Et voilà qu’Howard, après une disparition de quatorze ans dans l’Aleph-un, réapparaît avec son vaisseau sur l’orbite de Mars.
Il a fait mieux que revenir. Il a atteint l’Aleph-deux.
Et il n’est plus tout à fait humain.
On affirme avec plus ou moins de régularité depuis maintenant près d’un demi-siècle que la science-fiction est un genre mort et enterré, dans le sens où elle n’offre plus rien de neuf, où ses auteurs s’enlisent en quelque sorte dans la redite. On stigmatise, dans certains cercles, les auteurs classiques d’une époque sous prétexte que leurs œuvres, à présent dépassées depuis environ trois générations, sont réactionnaires et nimbées d’autoritarisme, en plus de se montrer bien trop simples sur des plans littéraires et humains que les détracteurs de ces écrivains, pourtant, semblent avoir assez de mal à cerner avec précision eux-mêmes. Bref, on se lamente, faute d’un meilleur terme, et au final on agace…

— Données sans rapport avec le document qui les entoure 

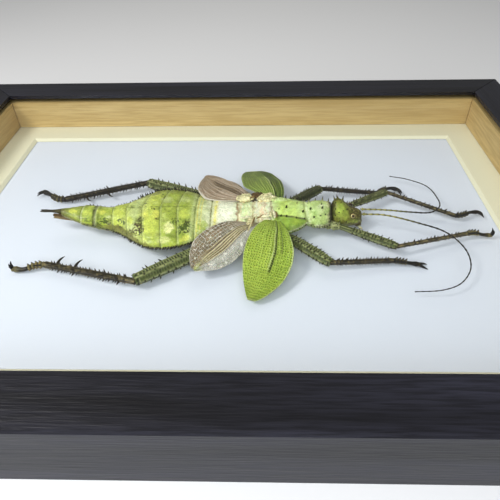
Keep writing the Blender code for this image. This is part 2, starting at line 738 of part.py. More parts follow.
def feeler_radius(s):
    """Thick at the scape, then tapering evenly to the tip."""
    base, middle, tip = FEELER_R
    return base + (middle - base) * s * 2 if s < 0.5 else middle + (tip - middle) * (s * 2 - 1)


def build_feelers(group, specimen):
    for side, route in FEELER_ROUTES.items():
        path = smooth_path(route, FEELER_LENGTHS * FEELER_POINTS)
        for part in range(FEELER_LENGTHS):
            first = part * FEELER_POINTS
            points = path[first:first + FEELER_POINTS]
            if part:
                joint = path[first - 1]
                points = [joint + (points[0] - joint).normalized() * GAP, *points]
            radii = [feeler_radius((first + i) / len(path)) for i in range(len(points))]
            if part == 0:
                ahead = (points[1] - points[0]).normalized() * SCAPE_L
                points = [points[0] + ahead * s for s, _ in SCAPE_PROFILE] + points[2:]
                radii = [SCAPE_R * share for _, share in SCAPE_PROFILE] + radii[2:]
            name = "antenna_" + side + "_" + str(part + 1)
            add_object(name, tube(name, points, radii, 8), "feeler", group, specimen)


def thigh_mesh(leg, pair, inward, bodies):
    """Coxa, trochanter and femur, cut clear of the trunk that they grow from."""
    inside, hip, knee, ankle = (Vector(p) for p in leg[:4])
    coxa_r, neck_r, thigh_r, knee_r = LEG_RADII[pair][:4]
    coxa = hip - inside
    thigh = knee - hip
    inset = frame_at(thigh)[0] * inward * THIGH_INSET[pair]
    rings = [
        ring_across(inside, coxa, coxa_r, THIGH_SIDES),
        ring_across(inside + coxa * 0.8, coxa, coxa_r, THIGH_SIDES),
        ring_across(hip, coxa + thigh, neck_r, THIGH_SIDES),
        ring_across(hip + thigh * 0.1, thigh, neck_r, THIGH_SIDES, THIGH_RIDGE),
    ]
    for s, share in THIGH_PROFILE[pair]:
        centre = hip + thigh * s + inset
        rings.append(ring_across(centre, thigh, thigh_r * share, THIGH_SIDES, THIGH_RIDGE))
    normal = mitre_normal(thigh, ankle - knee)
    end = ring_across(knee + inset, thigh, knee_r, THIGH_SIDES, THIGH_RIDGE)
    rings.append(mitre(end, thigh, knee - normal * GAP / 2, normal))
    spines = []
    for row, (turn, count) in enumerate(THIGH_ROWS):
        for k in range(count):
            s = THIGH_ROW_START + THIGH_ROW_L * (k + THIGH_ROW_STAGGER * row) / count
            reach = blend_value(THIGH_PROFILE[pair], s, 1) * thigh_r
            spines.append(limb_spine(hip + inset, thigh, s, turn, reach, THIGH_SPINE_L[pair], k))
    thigh_form = combine(loft("thigh", rings), spines, "UNION")
    return combine(thigh_form, bodies, "DIFFERENCE")


def limb_spine(start, limb, s, turn, radius, length, order):
    """A spine on a limb's ridge, leaning along the limb."""
    level, up = frame_at(limb)
    angle = math.radians(turn)
    out = level * math.cos(angle) + up * math.sin(angle)
    root = start + limb * s + out * radius * 0.9
    return spine(root, out + limb.normalized() * LIMB_SPINE_LEAN, length, order)


def shin_mesh(leg, name, inward, foot_start):
    """Tibia, with teeth along both edges and, on the hind pair, two hooked spines inside."""
    hip, knee, ankle = (Vector(p) for p in leg[1:4])
    pair = name.split("_")[0]
    top_r, low_r = LEG_RADII[pair][4:6]
    shin = ankle - knee
    shape = [(s, top_r * share) for s, share in SHIN_TOP]
    shape += [(s, low_r * share) for s, share in SHIN_END]
    rings = [ring_across(knee + shin * s, shin, radius, SHIN_SIDES, SHIN_RIDGE)
             for s, radius in shape]
    bend = mitre_normal(knee - hip, shin)
    rings[0] = mitre(rings[0], shin, knee + bend * GAP / 2, bend)
    bend = mitre_normal(shin, foot_start)
    rings[-1] = mitre(rings[-1], shin, ankle - bend * GAP / 2, bend)
    count, length = SHIN_TEETH[pair]
    added = []
    for row, turn in enumerate((0, 180)):
        for k in range(count):
            s = SHIN_ROW_START + SHIN_ROW_L * (k + row / 2) / count
            radius = top_r + (low_r - top_r) * s
            added.append(limb_spine(knee, shin, s, turn, radius, length, k))
    level, up = frame_at(shin)
    out = (level * inward + up * HOOK_RISE).normalized()
    for s in SHIN_HOOKS.get(name, ()):
        root = knee + shin * s + out * low_r * 0.8
        added.append(hook(root, out, -shin.normalized(), HOOK_L, HOOK_R, HOOK_CURL))
    return combine(loft("shin", rings), added, "UNION")


def foot_path(name, leg):
    return smooth_path((leg[3], *FOOT_BENDS.get(name, ()), leg[4]), FOOT_PLACES + 1)


def foot_mesh(leg, path, foot_r, claw_turn):
    """Four short joints and a long one, a pad, and two hooked claws."""
    knee, ankle, toe = (Vector(p) for p in leg[2:])
    start = path[1] - path[0]
    bend = mitre_normal(ankle - knee, start)
    first = ring_across(ankle, start, foot_r, FOOT_SIDES)
    rings = [mitre(first, start, ankle + bend * GAP / 2, bend)]
    for place, share in FOOT_PROFILE:
        before = path[max(place - 1, 0)]
        after = path[min(place + 1, FOOT_PLACES)]
        rings.append(ring_across(path[place], after - before, foot_r * share, FOOT_SIDES))
    forward = (path[-1] - path[-2]).normalized()
    pieces = [ellipsoid(toe + forward * foot_r * 0.6, (foot_r, foot_r, foot_r * 0.6), 8, 5)]
    level = frame_at(forward)[0]
    start, end = ((forward * w[0] + Vector((0, w[1], w[2]))).normalized() for w in claw_turn[:2])
    spread = math.radians(claw_turn[2])
    for sign in (-1, 1):
        away = start * math.cos(spread) + level * sign * math.sin(spread)
        pieces.append(hook(toe, away, end, CLAW_L, CLAW_R, CLAW_CURL, 3, 4))
    return combine(loft("foot", rings), pieces, "UNION")


def build_legs(group, specimen):
    for name, leg in LEGS.items():
        pair, side = name.split("_")
        bodies = [trunk_node("cut", *row[1:], grow=GAP) for row in TRUNK_NODES[2:]]
        bodies.append(loft("cut", head_rings(GAP)))
        level = frame_at(Vector(leg[2]) - Vector(leg[1]))[0]
        inward = -1 if level.y * leg[2][1] > 0 else 1
        thigh = thigh_mesh(leg, pair, inward, bodies)
        add_object("leg_" + name + "_femur", thigh, "green_leg", group, specimen)
        path = foot_path(name, leg)
        shin = shin_mesh(leg, name, inward, path[1] - path[0])
        add_object("leg_" + name + "_tibia", shin, "brown_leg", group, specimen)
        foot = foot_mesh(leg, path, LEG_RADII[pair][6], CLAW_TURNS[name])
        add_object("leg_" + name + "_tarsus", foot, "dark_foot", group, specimen)


def leaf(s, widest, root_power, tip_power):
    """A wing margin's share of its half width at s from root to tip."""
    if s < widest:
        return math.sin(math.pi / 2 * s / widest) ** root_power
    return math.sin(math.pi / 2 * (1 - s) / (1 - widest)) ** tip_power


def margin(shape, s):
    half, widest, root_power, tip_power = shape
    return WING_ROOT_HALF * (1 - s) ** 2 + half * leaf(s, widest, root_power, tip_power)


def wing_point(wing, droop, root_z, dip, s, t):
    """A point on a wing's upper face: s from root to tip, t from the front margin to the rear."""
    root = Vector(wing["root"])
    axis = Vector(wing["tip"]) - root
    along = axis.normalized()
    back = Vector((-abs(along.y), -abs(along.x)))
    if along.x * along.y > 0:
        back = Vector((-abs(along.y), abs(along.x)))
    reach = margin(wing["rear"] if t > 0 else wing["front"], s) * t
    place = root + axis * s + back * reach
    low = blend_value(droop, abs(place.y), 1)
    if t < 0:
        low -= dip * t * t * min(1.0, s * 4, (1 - s) * 4)
    rise = min(1.0, s / WING_RISE)
    rise = rise * rise * (3 - 2 * rise)
    return Vector((place.x, place.y, root_z + (low - root_z) * rise))


def wing_mesh(wing, droop, root_z, thick, dip, step):
    """A thin curved sheet with veins raised in it: both faces are split into triangles alike."""
    wide = WING_COLUMNS
    columns = [-1 + 2 * c / (wide - 1) for c in range(wide)]
    top = []
    under_side = []
    for k in range(WING_ROWS + 1):
        s = WING_END * math.sin(math.pi / 2 * k / WING_ROWS)
        for c, t in enumerate(columns):
            low = wing_point(wing, droop, root_z, dip, s, t)
            vein = VEIN_H * math.sin(math.pi * s) if c % 2 else 0.0
            ply = step * min(1.0, s * 5) if t > TEGMEN_FOLD else 0.0
            top.append(low + Vector((0, 0, vein + ply)))
            under_side.append(low - Vector((0, 0, thick - ply)))
    points = top + under_side
    under = len(top)
    faces = []
    for r in range(WING_ROWS):
        for c in range(wide - 1):
            a = r * wide + c
            b = a + wide
            for tri in ((a, a + 1, b + 1), (a, b + 1, b)):
                faces.append(tri)
                faces.append(tuple(i + under for i in reversed(tri)))
    rim = list(range(wide))
    rim += [r * wide + wide - 1 for r in range(1, WING_ROWS + 1)]
    rim += [WING_ROWS * wide + c for c in range(wide - 2, -1, -1)]
    rim += [r * wide for r in range(WING_ROWS - 1, 0, -1)]
    for a, b in zip(rim, rim[1:] + rim[:1]):
        faces.append((b, a, a + under))
        faces.append((b, a + under, b + under))
    return mesh_from("wing", points, faces)


def build_wings(group, specimen):
    bodies = [trunk_node("cut", *row[1:], grow=GAP) for row in TRUNK_NODES[2:5]]
    for side in ("left", "right"):
        tegmen = wing_mesh(TEGMEN[side], TEGMEN_DROOP, TEGMEN_ROOT_Z, TEGMEN_T, 0.0, TEGMEN_STEP)
        tegmen = combine(tegmen, bodies, "DIFFERENCE")
        add_object("tegmen_" + side, tegmen, "leaf_wing", group, specimen)
        hindwing = wing_mesh(HINDWING[side], HINDWING_DROOP, HINDWING_ROOT_Z, HINDWING_T,
                             HINDWING_DIP, 0.0)
        hindwing = combine(hindwing, bodies, "DIFFERENCE")
        add_object("hindwing_" + side, hindwing, "grey_wing", group, specimen)


def main():
    clear_scene()
    group = bpy.data.collections.new("jungle_nymph_case")
    bpy.context.scene.collection.children.link(group)
    specimen = bpy.data.objects.new("specimen", None)
    group.objects.link(specimen)
    specimen.location = Vector((0.0, SPECIMEN_Y, CARD_TOP)) * MM
    build_case(group)
    build_trunk(group, specimen)
    build_ovipositor(group, specimen)
    build_head(group, specimen)
    build_feelers(group, specimen)
    build_legs(group, specimen)
    build_wings(group, specimen)


main()
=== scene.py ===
import math

import bpy
import numpy as np
from mathutils import Matrix, Vector, noise


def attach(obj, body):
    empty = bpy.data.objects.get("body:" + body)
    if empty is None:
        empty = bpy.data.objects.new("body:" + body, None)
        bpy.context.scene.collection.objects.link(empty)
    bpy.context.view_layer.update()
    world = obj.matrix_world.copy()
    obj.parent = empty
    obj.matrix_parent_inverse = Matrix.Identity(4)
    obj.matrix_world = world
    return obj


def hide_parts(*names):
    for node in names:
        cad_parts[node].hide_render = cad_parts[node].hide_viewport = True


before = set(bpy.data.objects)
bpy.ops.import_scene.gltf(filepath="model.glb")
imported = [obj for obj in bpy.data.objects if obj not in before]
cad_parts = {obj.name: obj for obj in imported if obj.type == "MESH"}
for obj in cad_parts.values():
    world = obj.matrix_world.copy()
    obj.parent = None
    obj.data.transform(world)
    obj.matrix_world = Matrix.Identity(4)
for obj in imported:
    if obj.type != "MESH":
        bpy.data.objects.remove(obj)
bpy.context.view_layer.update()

# The insect is measured in millimetres in its own frame: x towards the head, y from its middle
# line to its left, z up from the card. SPECIMEN puts that frame in the case.
MM = 0.001
SPECIMEN = Vector((0.0, -5.0, 6.3))
NECK_DRIFT = 1.8
NECK_DRIFT_X = 60.0

# Trunk stations: x, half width, top, height of the widest line, bottom
TRUNK = (
    (-80.0, 1.9, 13.7, 11.9, 9.6), (-74.0, 4.4, 13.9, 11.0, 7.4), (-68.5, 6.7, 14.0, 10.2, 5.6),
    (-63.2, 6.8, 14.0, 8.6, 3.8), (-58.0, 6.7, 13.6, 7.0, 2.4), (-53.0, 8.6, 14.2, 6.8, 1.6),
    (-48.0, 12.2, 14.5, 7.0, 1.3), (-43.4, 16.6, 14.8, 8.0, 1.2), (-38.7, 20.1, 15.0, 8.5, 1.2),
    (-33.9, 21.9, 15.1, 8.8, 1.2), (-29.1, 22.1, 15.1, 8.8, 1.2), (-24.3, 21.5, 15.0, 8.8, 1.2),
    (-19.6, 19.8, 15.0, 8.8, 1.3), (-14.0, 16.5, 14.9, 8.8, 1.5), (-8.6, 13.0, 14.8, 8.8, 1.8),
    (-3.0, 10.4, 14.8, 8.8, 2.0), (3.2, 9.4, 14.9, 8.8, 2.0), (11.0, 9.5, 15.1, 8.8, 2.2),
    (18.7, 10.4, 15.4, 8.6, 2.4), (26.5, 11.0, 15.7, 8.2, 2.8), (32.0, 8.8, 15.8, 8.6, 3.2),
    (35.8, 6.7, 15.8, 9.6, 4.4), (39.0, 7.7, 16.0, 9.0, 3.8), (43.0, 7.6, 16.1, 9.0, 4.0),
    (46.7, 5.8, 15.6, 9.4, 4.6),
)
EDGE_POWER = 1.18
HEAD = (
    (47.0, 4.2, 15.0, 10.0, 6.2), (48.2, 5.2, 17.4, 10.2, 5.2), (50.2, 5.9, 17.7, 10.0, 4.4),
    (52.2, 6.2, 16.4, 9.4, 3.9), (54.2, 6.1, 14.6, 8.8, 3.6), (56.2, 5.6, 13.1, 8.2, 3.6),
    (58.2, 4.8, 12.1, 7.6, 3.8), (60.0, 3.8, 11.4, 7.4, 4.4), (61.2, 2.7, 10.4, 7.2, 5.2),
)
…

Colin Marchika nous prouve ici que non seulement cette science-fiction d’antan reste bien loin de la mort mais aussi qu’un auteur talentueux peut lui injecter une force nouvelle insoupçonnée. Car il ne faut pas s’y tromper une seule seconde : Les Gardiens d’Aleph-Deux ne montre strictement rien de nouveau, mais il parvient néanmoins à présenter des éléments tout ce qu’il y a de plus classiques d’une manière tout aussi originale que personnelle, et qui parent ainsi cette lecture des charmes d’une époque peut-être révolue mais néanmoins bien vivace – et peu importe si le constat paraît paradoxal. On peut certainement y voir un rapport avec les vieilles marmites et les meilleures soupes…

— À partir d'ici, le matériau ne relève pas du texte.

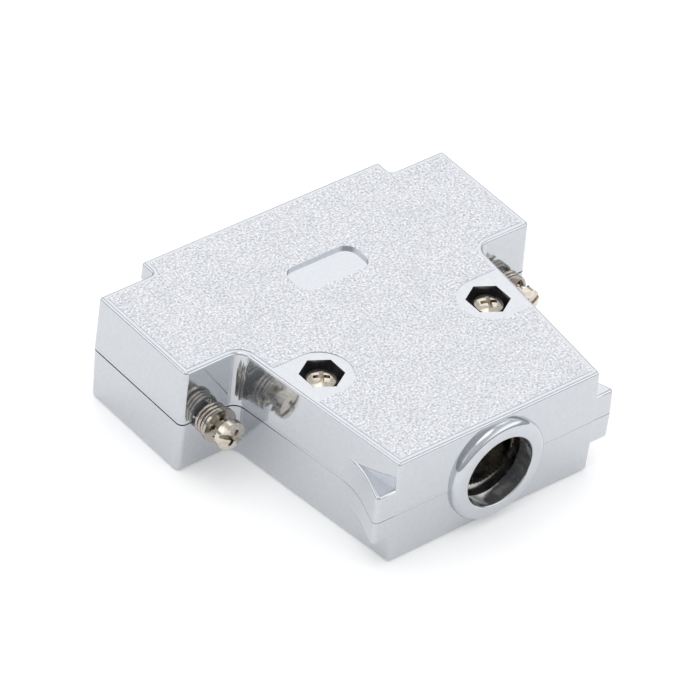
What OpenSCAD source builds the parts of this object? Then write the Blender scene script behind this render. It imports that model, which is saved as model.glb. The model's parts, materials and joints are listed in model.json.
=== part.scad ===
// Metal-finished hood for a 25-way D-sub connector: two identical interlocking case
// halves, two captive sprung jackscrews, a two-saddle cable clamp and their fasteners.
// Frame: X across the wings, +Y towards the mating face, Z up. The origin is at the
// bottom centre of the whole part. A case half is drawn above its parting plane, z = 0.

/* [Case] */
// Height of the closed case over its smooth rims
case_h = 15.7; // [15:0.1:17]
// Width across the two wings
wing_w = 55; // [54.8:0.2:58]
// Depth of the wings, notch face to front face
wing_d = 17.9; // [17:0.1:20]
// Width of the narrow body at its rear face
rear_w = 32; // [31:0.5:34]
// Width of the narrow body where it meets the wings
notch_w = 38; // [37:0.5:39]
// Depth of the narrow body, rear face to notch face
body_d = 27.1; // [26:0.1:32]
// Width of the two lips in front of the wings
lip_w = 38.1; // [36:0.1:39]
// How far the lips stand in front of the wings
lip_d = 2.6; // [2:0.1:3]
// Thickness of a lip
lip_t = 2.35; // [2:0.05:2.6]
// Thickness of the walls
wall = 1.5; // [1.4:0.05:1.6]
// Inward slope of each side wall over one half
draft = 0.21; // [0.1:0.01:0.3]
// Radius of the rounding along the top edges
rim_r = 0.4; // [0.3:0.05:0.5]
// Height of the grained panel above the smooth rim
panel_rise = 0.08; // [0.04:0.02:0.12]
// Distance from the outline of the case to the grained panel
panel_inset = 0.95; // [0.8:0.05:1.2]

/* [Finger grips] */
// Length of each flared grip along the side
flare_l = 9.2; // [8.6:0.1:10]
// Angle at which a grip leaves the length of the body
flare_angle = 20; // [16:1:22]
// Radius of the hollow in the flank of a grip
flare_r = 12; // [10:1:14]
// Half the height of a grip
flare_half_h = 3.8; // [3.4:0.1:4.4]

/* [Cable entry] */
// Radius of the cable hole
cable_r = 5.07; // [4.8:0.01:5.2]
// Outer radius of the collar around the hole
collar_r = 7.25; // [7:0.05:7.4]
// How far the collar stands behind the rear face
collar_proud = 1.0; // [0.8:0.1:1.2]

/* [Jackscrews] */
// Distance between the two jackscrews
jack_pitch = 47.04; // [47:0.02:47.1]
// Major radius of the jackscrew thread
jack_thread_r = 1.42; // [1.3:0.01:1.5]
// Radius of the plain shank of a jackscrew
jack_shank_r = 1.2; // [1.15:0.05:1.25]
// Radius of the head of a jackscrew
jack_head_r = 2.0; // [1.9:0.05:2.1]
// How far the jackscrew tips stand in front of the wings
jack_reach = 3.0; // [2.8:0.1:3.6]
// Length that a jackscrew can be pushed in against its spring
jack_travel = 0.8; // [0.6:0.05:0.9]
// Radius of the retaining rings
ring_r = 2.45; // [2.3:0.05:2.5]
// Thickness of the retaining rings
ring_t = 0.4; // [0.35:0.05:0.45]
// Outer radius of the springs
spring_r = 2.25; // [2.2:0.05:2.3]
// Diameter of the spring wire
spring_wire = 0.5; // [0.36:0.02:0.5]

/* [Case and clamp screws] */
// Radius of the shanks
screw_r = 1.15; // [1.1:0.05:1.2]
// Radius of the heads
screw_head_r = 1.85; // [1.75:0.05:1.95]
// Width across the flats of the nuts
nut_af = 4.5; // [4.4:0.05:4.5]
// Thickness of the nuts
nut_t = 1.6; // [1.4:0.1:1.6]

/* [Cable clamp] */
// Length of a saddle, across the cable
saddle_l = 21; // [21:0.5:22]
// Width of a saddle, along the cable
saddle_w = 4.4; // [4.4:0.1:5]
// Thickness of the saddle sheet
saddle_t = 0.6; // [0.5:0.05:0.65]
// Radius of the toothed arc in each saddle flange
saddle_arc_r = 5.6; // [5.3:0.1:6]
// Distance between the two clamp screws
clamp_pitch = 15.6; // [15.2:0.1:15.8]

/* [Hidden] */

plating = [0.80, 0.81, 0.83];
nickel = [0.85, 0.82, 0.76];
eps = 0.02;
arc_steps = 5;                  // facets in each rounded corner of an outline
$fn = 64;

// Places along Y, from the whole length
total_l = collar_proud + body_d + wing_d + jack_reach;
rear_y = collar_proud - total_l / 2;
notch_y = rear_y + body_d;
wing_y = notch_y + wing_d;
lip_y = wing_y + lip_d;
tip_y = total_l / 2;

// Places along Z
half_h = case_h / 2;
mid_z = panel_rise + half_h;
ceiling_z = half_h - wall;      // above the parting plane

// Interlocking edge: the left wall of each half reaches past the parting plane
lock_h = 0.18;                  // how far it reaches
lock_t = 0.55;                  // how thick it is
wing_gap = 0.22;                // open joint seen at the wings
body_gap = 0.03;                // closed joint along the body
gap_taper_l = 12;               // length over which the one becomes the other

// Connector seat
flange_hw = 26.55;              // half width of the slot for the flange of the connector
flange_hh = 6.3;                // half height of that slot
flange_slot = 1.35;             // length of that slot along Y
front_wall = 1.35;
mouth_hw = 20;
mouth_hh = half_h - lip_t;
cavity_hw = 20.4;               // half width of the space behind the flange
bay_x = [cavity_hw - 0.1, 26.3];
bay_hh = 4.6;                   // half height of the bays round the inner rings
rib = 1.2;
slot_y = wing_y - front_wall - flange_slot;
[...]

De sorte que si Les Gardiens… revient aux fondamentaux du genre, il les pare malgré tout d’un certain modernisme. Entre les thèmes classiques du genre – conquête de l’espace lointain, hyperespace, cyborgs, intelligence artificielle, histoire du futur décrite à travers de courts textes indépendants qui dépeignent une trame globale, etc –, le lecteur averti reconnaîtra des références pour le moins évidentes à divers éléments de cette science-fiction dite populaire, que ce soit à l’aide de jeux de mots – les Hicks Men – ou d’hommages purs et simples – un des personnages mérite bien son surnom d’Akira –, en permettant ainsi un dépoussiérage assez radical de ces sujets pourtant parfois plus de demi-centenaires.
Pour autant, il ne faut pas croire que la cure de jouvence reste due à ces simples effets cosmétiques, ou assimilés, car vous trouverez aussi dans ce livre des éléments tout à fait contemporains tels que l’implication de multinationales – thème cher aux cyberpunks – ou bien la présence d’une agence gouvernementale pour le moins obscure et dont les moyens ainsi que les buts restent tout autant pernicieux – clin d’œil plus qu’évident à la série TV X-Files : Aux frontières du réel (Chris Carter ; 1993-2002). Quant à la folie qui guette les voyageurs s’aventurant dans l’un ou l’autre des Aleph, elle rappelle bien sûr le roman La Grande Porte (Frederik Pohl ; 1977), bien qu’elle s’articule ici autour d’une mécanique narrative assez différente.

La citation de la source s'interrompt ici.